Do Anything Else Besides Writing


At the end of the day, you can’t do your best writing when you’re tired. Or hungry. Or missing out on the other things you love. When you’re sitting there, drained, miserable, and realizing you can’t just pick up your books, games, T.V. shows, puzzles, art, or anything else—when you can’t see your friends for a night out or have a dinner date with your love or stop by to visit family—you end up in an awful position: one of resentment and frustration.


Publication Coach sums it up well: “spending too much time on writing takes away time to do the other things that feed your work.” And it’s true. How can you do your best work when you’re denying yourself the things that make you feel alive—that inspire you to create in the first place?

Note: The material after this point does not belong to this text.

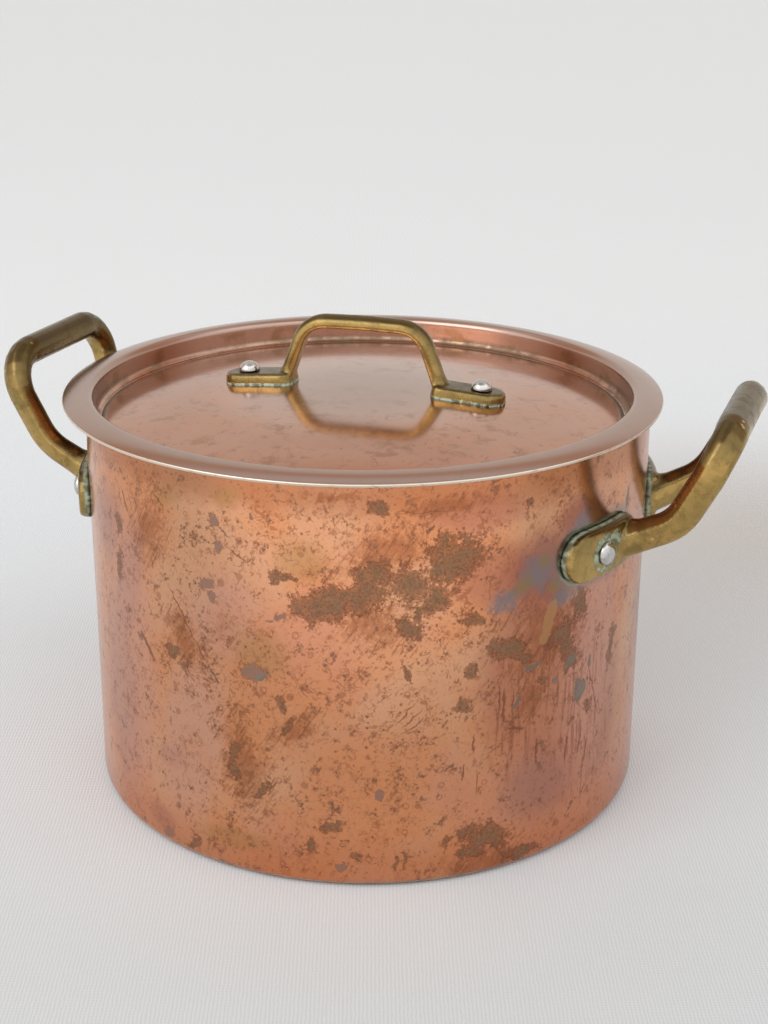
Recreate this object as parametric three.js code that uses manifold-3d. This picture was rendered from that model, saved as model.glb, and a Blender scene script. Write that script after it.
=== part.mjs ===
// A copper stockpot with a lift-off lid and cast brass handles, in millimetres with +Z up.
// The origin is the centre of the flat underside, and +X runs out through the right side handle.
import * as THREE from "three";
import { mergeVertices } from "three/addons/utils/BufferGeometryUtils.js";
import Module from "manifold-3d";

const wasm = await Module();
wasm.setup();

const radians = THREE.MathUtils.degToRad;
const { clamp, lerp } = THREE.MathUtils;

// The pot: one straight-sided vessel. Its radius and height are outside sizes.
const potRadius = 100;
const potHeight = 143.2;
const potWall = 1.6;
const potFloor = 2;
const potCornerRadius = 4;
const rimRounding = 0.5;

// The lid: one sheet, bent into a flange over the rim, a sunken well and a domed panel.
const lidSheet = 1.2;
const lidOverhang = 5.7;
const lidFlangeDrop = 1.7;
const lidWellClearance = 2.2;
const lidWellDepth = 10.7;
const lidWellBend = 2.2;
const lidLipBend = 1.2;
const lidPanelCrown = 8.7;
const lidEdgeRounding = 0.35;
// The lid lies loose on the rim, a little turned and slid to one side within its clearance.
const lidTurn = radians(3.7);
const lidSlideShare = 0.8;
const lidSlideBearing = radians(200);

// The bow on the lid: a cast strap, flat inside and round outside. Its spans run along X, and its
// height goes from the middle of the panel to the strap's centre line.
const bowLegSpan = 59;
const bowShoulderSpan = 42.4;
const bowHeight = 23.8;
const bowCamber = 0.6;
const bowTopRadius = 300;
const bowShoulderRadius = 11;
const bowWidth = 7.4;
const bowSideHeight = 2;
const bowCrown = 2.8;
const bowEdgeRounding = 0.6;
const bowFlare = 2;
const bowFlareLength = 6;

// The feet under the bow, one rivet in each.
const footRivetSpan = 85.2;
const footWidth = 13.4;
const footTipReach = 9.2;
const footHeelMargin = 4.5;
const footHeelRadius = 4;
const footThickness = 4.1;
const footDraft = 0.5;
const footBevel = 0.9;

// The side handles: cast loops that leave the wall at a slope, bend up and close in a straight grip.
// Lengths along the loop start where its root line meets the wall's outside.
const handleRootDrop = 33.9;
const handleRootSlope = radians(28.7);
const handleRootLength = 12.9;
const handleBendRadius = 16.4;
const handleLegSlope = radians(62.9);
const handleRootSpan = 47.8;
const handleGripSpan = 68.4;
const handleCornerRadius = 11.6;
const legWidth = 8.4;
const legFace = 3.2;
const gripWidth = 10.6;
const gripBack = 6.5;
const gripFace = 5;
const handleFlare = 3;
const handleFlareLength = 9;
// The left handle was filed a little shorter and thinner, and has been bent up a little in use.
const rightHandleLength = 51.4;
const leftHandleLength = 49.8;
const rightLegBack = 7.9;
const leftLegBack = 7.2;
const rightHandleLean = radians(0);
const leftHandleLean = radians(7.1);

// The lugs at the roots of the side handles, one rivet in each.
const lugRivetSpan = 74.3;
const lugDrop = 35.9;
const lugHeight = 18;
const lugTipReach = 17.8;
const lugHeelMargin = 5.2;
const lugHeelRadius = 3;
const lugThickness = 3.6;
const lugDraft = 0.7;
const lugBevel = 0.9;

// The rivets: a domed head outside, and a flatter dome inside where the shank was closed.
const shankRadius = 2.4;
const sideHeadRadius = 3.95;
const lidHeadRadius = 3.75;
const sideHeadHeight = 2.2;
const lidHeadHeight = 3.3;
const tailRadius = 4;
const tailHeight = 1.4;
const domeEdge = 0.3;

// The clearance between seated pieces and round a shank, how deep a casting's plates and legs are
// drawn before they are trimmed to their seat, and how far a cut runs past what it cuts.
const seatGap = 0.3;
const holeClearance = 0.3;
const plateSink = 3;
const legSink = 12;
const cutOverrun = 8;

// How finely round forms are drawn, and when two points count as one.
const vesselSegments = 72;
const rivetSegments = 14;
const cornerSteps = 3;
const domeSteps = 5;
const flangeSteps = 3;
const tipSteps = 4;
const shoulderSteps = 6;
const crownSteps = 6;
const gripCornerSteps = 6;
const handleBendSteps = 4;
const handleSectionSteps = 7;
const samePoint = 0.001;

const copper = { color: 0xb3714f, roughness: 0.34, metalness: 1 };
const brass = { color: 0xa58a50, roughness: 0.36, metalness: 1 };
const rivetMetal = { color: 0xc8c6c0, roughness: 0.3, metalness: 1 };

// Solids and meshes

function solidOf(geometry) {
  const bare = geometry.clone();
  bare.deleteAttribute("normal");
  bare.deleteAttribute("uv");
  const merged = mergeVertices(bare, samePoint);
  const vertProperties = merged.attributes.position.array;
  const triVerts = new Uint32Array(merged.index.array);
  return new wasm.Manifold(new wasm.Mesh({ numProp: 3, vertProperties, triVerts }));
}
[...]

It’s easy to make a schedule and stick to it. Plenty easy to have a plan and execute that plan, easier than you think. But feeling good doing it? Feeling like doing it at all is worth it? That’s harder when you’re so burned out that you feel like a living ash pile. And people don’t tend to do things that make them feel this way—or, if they do, it certainly isn’t something they do in a healthy manner. The love for creating becomes the anxiety of being productive, and the joy in completing a project becomes the relief that you can finally get it the hell away from you.


What creative person wants to live like that?


So next time you sit down to write, with whatever time you have—be it thirty minutes, an hour, a half a day—be sure you know how to maximize your time. Come prepared with at least an idea, and let that idea spin you to your next destination. Let your mind wander in the times you’re not writing, and most importantly, let yourself have a break where you need it; don’t beat yourself up for not being perfect. You’ll never have to worry about your love souring that way.